Wednesday, October 31, 2012

Fish and Corn Patties

I don't fry as often as this blog makes it look like I do.  It's just a really easy way to make fish with a lot of flavor and not much effort.

I think this is the flavor I wanted out of Emeril's corn cakes.  The fish flavor is very mild, but not completely overpowered by the sweetness of the corn.  I served it with a side of marinara the first night, and a creamy mustard sauce the second.  The mustard doesn't provide any visual contrast, but it spiced things up a bit.

1 lb white fish fillet (I used swai)
*1/2 C white wine (optional)
3/4 C corn kernels
*1/2 C breadcrumbs
*1 tsp parsley flakes
2 eggs
salt and pepper to taste
oil for frying

1.  Bring 1/2" water and the wine to a simmer in a medium skillet.  Add fish and poach until opaque, about 2 minutes on each side.  Drain, then flake fish into a mixing bowl.

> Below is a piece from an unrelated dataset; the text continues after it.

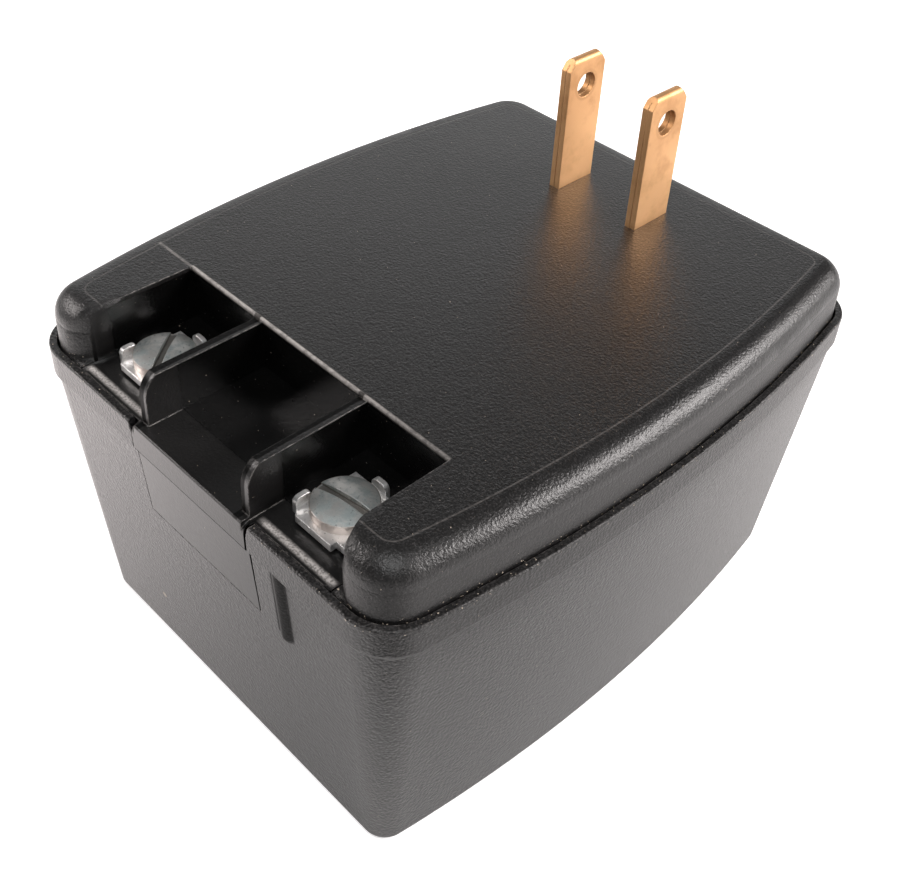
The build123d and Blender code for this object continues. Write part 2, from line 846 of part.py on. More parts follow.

2.  Bring corn to a low boil in a small saucepan.  Cook for 5 minutes.  Drain and add to bowl.  Add breadcrumbs, parsley, salt, and pepper and toss together.

3.  Beat eggs lightly and add to bowl.  Stir to combine into a thick paste.

4.  Wipe dry that medium skillet and add several tablespoons of oil, enough to coat bottom thinly.  Heat over medium until water drops crackle.  Add fish mixture in 1/4 C mounds and cook until browned, about 3 minutes.  Flip, press a little flat, and cook until other side is browned.  Remove to paper towel to drain.  Re-oil pan if necessary, and continue with all of the mix.  Serve hot.